The Creative Power of Knowing Your Numbers

When you know your cost of production, overhead, desired profit margin, and break-even point, your creative decisions shift. You can say no with confidence to low-paying jobs and negotiate contracts with authority. You can evaluate opportunities based on how they support your long-term goals instead of relying on guesswork.

The Library of Congress includes guides on small business financing and management covering accounting, financial statements, and product costing. Understanding these principles means you can look at a project not just in terms of passion but also in terms of sustainability.

For example, a music video that costs more to produce than it will ever earn might still be worth it for exposure, but you will know exactly what that decision costs you.

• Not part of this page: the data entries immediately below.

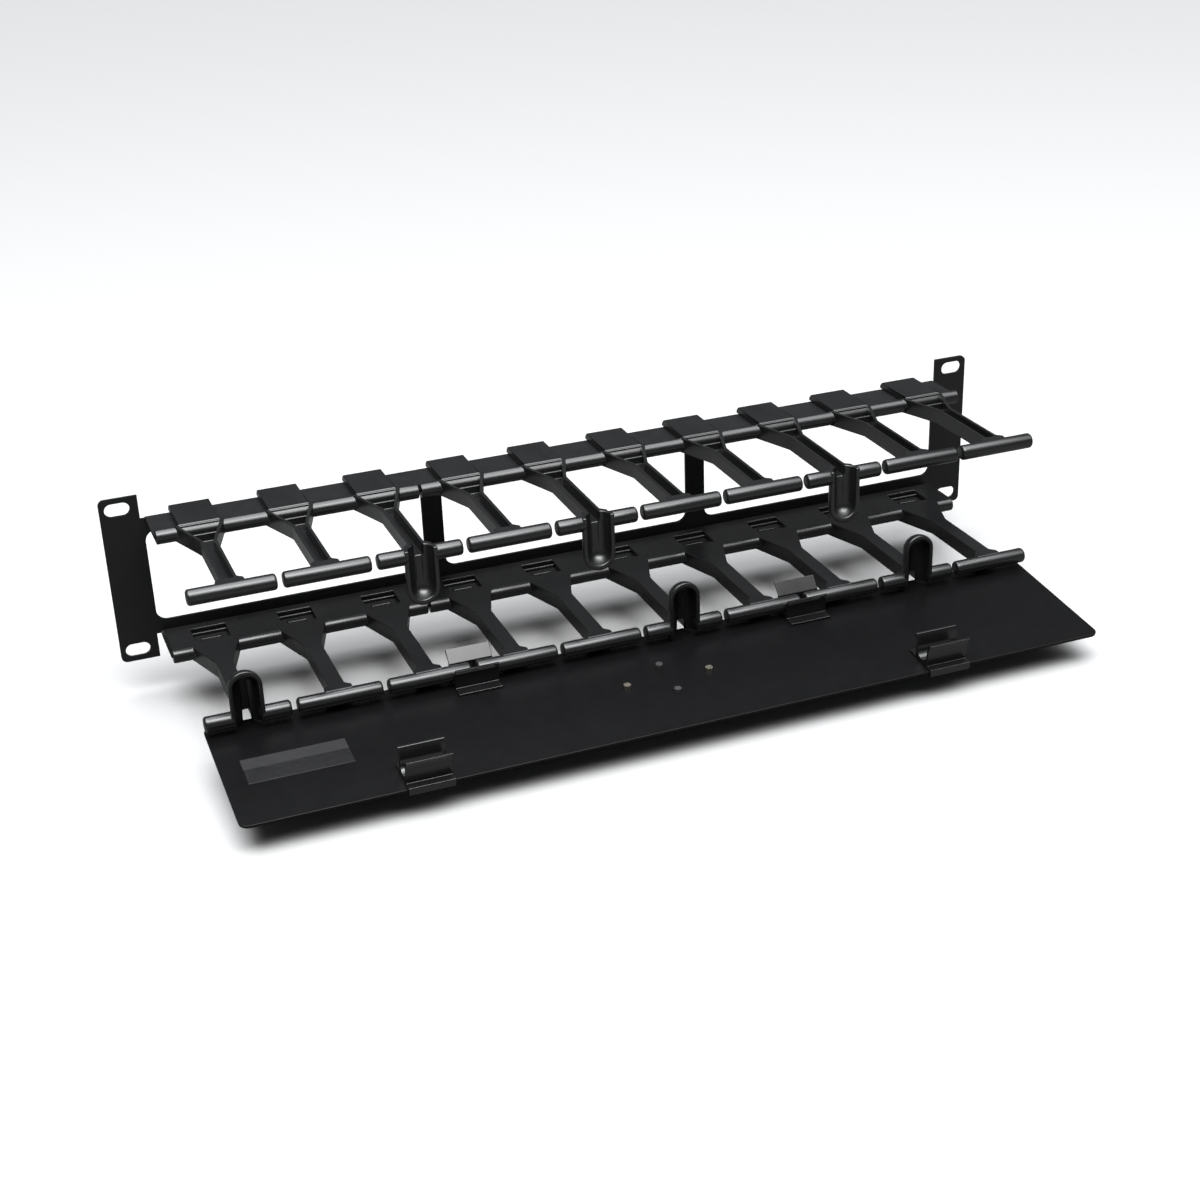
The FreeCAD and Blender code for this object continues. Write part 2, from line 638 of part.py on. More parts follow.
left = "-(short_fingers + long_fingers) / 2 * finger_pitch"
split = "(short_fingers - (short_fingers + long_fingers) / 2) * finger_pitch"
short_strip = finger_strip("upper_strip_short", "short_fingers", "short_scoop", None, left)
long_strip = finger_strip("upper_strip_long", "long_fingers", "long_scoop", "long_scoops", split)
nodes = [
    rack_bracket(),
    short_strip,
    long_strip,
    turned_over("lower_strip_short", short_strip),
    turned_over("lower_strip_long", long_strip),
    cover_panel(),
    blank_label(),
    clip("hinge_clip_left", "-hinge_step / 2 * finger_pitch", False),
    clip("hinge_clip_right", "hinge_step / 2 * finger_pitch", False),
    clip("latch_clip_left", "-latch_step / 2 * finger_pitch", True),
    clip("latch_clip_right", "latch_step / 2 * finger_pitch", True),
]
nodes += [cover_pin(*pin) for pin in PINS]
doc.recompute()

failed = [obj for obj in doc.Objects if "Invalid" in obj.State or "Error" in obj.State]
if failed:
    raise RuntimeError("; ".join("%s: %s" % (obj.Name, obj.getStatusString()) for obj in failed))
os.makedirs("parts", exist_ok=True)
for node in nodes:
    shape = Part.getShape(node)
    if shape.isNull() or not shape.isValid() or not shape.Solids:
        raise RuntimeError("%s has no valid solid" % node.Label)
    shape.exportStep("parts/%s.step" % node.Label)
    print("%-20s solids %d volume %.1f" % (node.Label, len(shape.Solids), shape.Volume))
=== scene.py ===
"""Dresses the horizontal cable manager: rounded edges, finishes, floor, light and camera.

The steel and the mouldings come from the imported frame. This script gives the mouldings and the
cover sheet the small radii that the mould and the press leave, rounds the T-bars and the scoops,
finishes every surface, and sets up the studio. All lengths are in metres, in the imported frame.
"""

import enum
import json
import logging
import math
from collections.abc import Callable
from dataclasses import dataclass, field
from functools import partial

import bmesh
import bpy
from mathutils import Matrix, Vector
from mathutils.bvhtree import BVHTree


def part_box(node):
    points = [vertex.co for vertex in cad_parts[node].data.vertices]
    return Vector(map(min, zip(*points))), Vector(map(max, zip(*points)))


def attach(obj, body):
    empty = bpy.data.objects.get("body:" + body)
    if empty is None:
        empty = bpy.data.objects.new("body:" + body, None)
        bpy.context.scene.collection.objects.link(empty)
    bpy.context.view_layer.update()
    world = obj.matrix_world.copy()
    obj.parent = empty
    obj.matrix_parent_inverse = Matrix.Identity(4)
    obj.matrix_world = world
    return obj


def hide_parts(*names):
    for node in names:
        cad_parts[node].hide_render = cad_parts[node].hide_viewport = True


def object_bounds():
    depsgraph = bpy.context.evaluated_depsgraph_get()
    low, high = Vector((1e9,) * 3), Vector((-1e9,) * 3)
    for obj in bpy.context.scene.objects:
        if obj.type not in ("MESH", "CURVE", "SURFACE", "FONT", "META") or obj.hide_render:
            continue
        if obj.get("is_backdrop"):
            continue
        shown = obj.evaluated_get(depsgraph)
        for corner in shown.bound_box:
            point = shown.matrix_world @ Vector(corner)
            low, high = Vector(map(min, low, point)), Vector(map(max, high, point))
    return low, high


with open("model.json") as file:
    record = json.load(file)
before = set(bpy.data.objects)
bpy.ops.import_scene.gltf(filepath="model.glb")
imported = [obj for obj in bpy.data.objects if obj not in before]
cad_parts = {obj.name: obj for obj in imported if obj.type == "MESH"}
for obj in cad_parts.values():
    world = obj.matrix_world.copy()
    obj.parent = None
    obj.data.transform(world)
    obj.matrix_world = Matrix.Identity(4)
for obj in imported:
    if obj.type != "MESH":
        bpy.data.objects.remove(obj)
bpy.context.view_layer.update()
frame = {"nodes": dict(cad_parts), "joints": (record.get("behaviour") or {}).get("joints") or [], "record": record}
LOG = logging.getLogger("cable_manager")
MM = 0.001
WELD = 0.01 * MM
FLAT = math.radians(1.0)
CONVEX_SLACK = FLAT / 10
SMOOTH_ANGLE = math.radians(50.0)


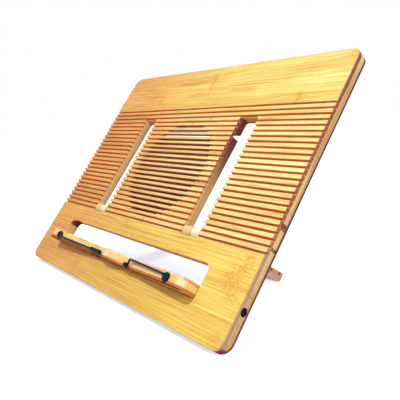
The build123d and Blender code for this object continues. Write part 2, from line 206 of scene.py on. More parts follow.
# Colours of the panel
LEFT_PALE = (0.83, 0.45, 0.095, 1)
LEFT_DEEP = (0.56, 0.22, 0.035, 1)
RIGHT_PALE = (0.90, 0.78, 0.18, 1)
RIGHT_DEEP = (0.76, 0.42, 0.055, 1)
TOP_PALE_AND_LIT = (0.88, 0.86, 0.31, 1)
BAR_PALE = (0.82, 0.88, 0.43, 1)
BAR_DEEP = (0.74, 0.52, 0.13, 1)
RING_BROWN = (0.36, 0.13, 0.035, 1)
FLECK_ORANGE = (0.78, 0.31, 0.03, 1)
GROOVE_RUST = (0.82, 0.22, 0.075, 1)
SLIT_PLUM = (0.50, 0.025, 0.13, 1)
DARK_PATCH_BROWN = (0.14, 0.015, 0.02, 1)
END_PALE = (0.27, 0.08, 0.045, 1)
END_DEEP = (0.14, 0.03, 0.02, 1)
LOW_END_PALE = (0.56, 0.31, 0.19, 1)
LOW_END_DEEP = (0.38, 0.17, 0.10, 1)
BACK_EDGE = (0.16, 0.045, 0.05, 1)
WALL_PALE = (0.84, 0.57, 0.24, 1)
WALL_DEEP = (0.62, 0.33, 0.11, 1)
CORE_PALE = (0.86, 0.64, 0.34, 1)
CORE_DEEP = (0.66, 0.42, 0.19, 1)
BACK_PALE = (0.54, 0.25, 0.15, 1)
BACK_DEEP = (0.32, 0.11, 0.07, 1)

# Colours of the legs
LEG_PALE = (0.88, 0.60, 0.40, 1)
LEG_DEEP = (0.70, 0.42, 0.28, 1)
# The heel's painted cream highlight
HEEL_HIGHLIGHT_CREAM = (0.96, 0.86, 0.60, 1)
HEEL_TAN = (0.84, 0.60, 0.26, 1)
PEG_RED = (0.36, 0.08, 0.05, 1)
PEG_DARK = (0.22, 0.05, 0.035, 1)

# Colours of the ledge
LEDGE_CREAM = (0.92, 0.68, 0.28, 1)
LEDGE_GOLD = (0.76, 0.40, 0.09, 1)
UNDER_PALE = (0.78, 0.42, 0.09, 1)
UNDER_GOLD = (0.58, 0.24, 0.07, 1)
UNDER_BROWN = (0.38, 0.12, 0.045, 1)
# Painted highlight on the ledge's finger boss and right shoulder
HIGHLIGHT_CREAM = (0.98, 0.90, 0.70, 1)
# Painted shade along the ledge's lower arris
ARRIS_SHADE = (0.13, 0.03, 0.04, 1)

# Colours of the metal and the sleeves
PIN_BLACK = (0.001, 0.0015, 0.010, 1)
PIN_STEEL = (0.35, 0.35, 0.36, 1)
WIRE_NAVY = (0.002, 0.003, 0.02, 1)
SLEEVE_NAVY = (0.003, 0.005, 0.026, 1)

# How rough the wood is with lacquer and without, and how thick the lacquer is
LACQUERED = 0.45
BARE = 0.7
LACQUER = 0.3

# Dulled patches: how much paler they are, and how the roughness follows them
DULLED_PALER = 1.8
DULLED_ROUGHER = 0.25
BRIGHT_SMOOTHER = 0.12

# Page clips, in metres above the ledge's face
CLIP_GAP = 0.15 * MM
HEAD_TOP = 2.35 * MM
RECESS_REACH = 1.5 * MM
RECESS_DEPTH = 0.6 * MM
RECESS_TAPER = 0.8
RECESS_SQUARES = 3
CORNER_SQUARES_FROM = 0.8 * RECESS_REACH
RIM_CUTS = 3
FLAT_RADIUS = 1.9 * MM
DISC_SEGMENTS = 64
SHARP_ANGLE = math.radians(40)
SAME_POINT = MM / 1000

# The screw head's outline from the flat round its recess down: radius, and how far each step drops
HEAD_STEPS = [(radius * MM, drop * MM) for radius, drop in (
    (2.2, 0.08), (2.35, 0.18), (2.4, 0.2), (2.4, 0.54), (1.25, 0), (1.25, 10.35))]

# The disc's outline: radius and height
DISC_OUTLINE = [(radius * MM, height * MM) for radius, height in (
    (1.35, 1.2), (2.5, 1.2), (2.5, 2.2), (2.6, 2.33), (2.9, 2.35), (3.3, 2.3), (3.65, 2.12), (3.83, 1.85),
    (3.9, 1.5), (3.9, 0.5), (3.8, 0.25), (3.6, 0.15), (1.35, 0.15))]

# The photographer's place: where the camera stands, which way it faces and its slight roll
CAMERA_PLACE = Vector((0.3740, -0.2659, 0.1558))
CAMERA_AZIMUTH = math.radians(50.99)
CAMERA_FALL = math.radians(10.07)
CAMERA_ROLL = math.radians(-2.24)
CAMERA_LENS = 43.23
SENSOR = 36
NEAREST = 0.01
FARTHEST = 50

# The floor: its colour as the camera sees it and as it lights the stand, and how much it is lifted
# to white under the stand and from half a metre away
FLOOR_RADIUS = 6.0
FLOOR_SEGMENTS = 96
FLOOR_SEEN = (0.93, 1.0, 1.13, 1)
FLOOR_LIT = (0.55, 0.52, 0.54, 1)
FLOOR_GLOW = 0.62
FAR_GLOW = 1.1
SWEEP = (0.28, 0.55)

# The room's own light, which is dim and warm on the stand and white to the camera
ROOM_WARM = (1.0, 0.84, 0.80, 1)
ROOM_LIGHT = 0.25
WHITE = (1, 1, 1, 1)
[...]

Numbers do not strip creativity of magic, they give you the power to choose your magic wisely.

Why It Is Underrated and What to Do About It

Many creatives dismiss money management because it feels mechanical, dry, or disconnected from artistry. Some fear that diving into numbers will kill spontaneity. Others feel the learning curve is too steep or that resources are out of reach.

These are myths. Financial discipline does not kill creativity. It liberates it. It allows you to say yes to ambitious projects, to take breaks without guilt, and to build careers that last decades rather than years. Once you embrace money management, you realize it is less about paperwork and more about empowerment.

In the creative world, money often serves as a barrier, but it can also be a scaffold. When managed wisely, it lifts you to new heights. The most underrated creative tool is not another camera, another brush, or another piece of gear. It is the skill of managing what makes those tools possible.

Handle money well, and you extend your artistic lifespan, protect your integrity, and amplify your impact. If you are serious about creating work that lasts, you must master this tool. Treat it as your silent partner in every project you take on, and you will find your creativity has more room to flourish than ever before.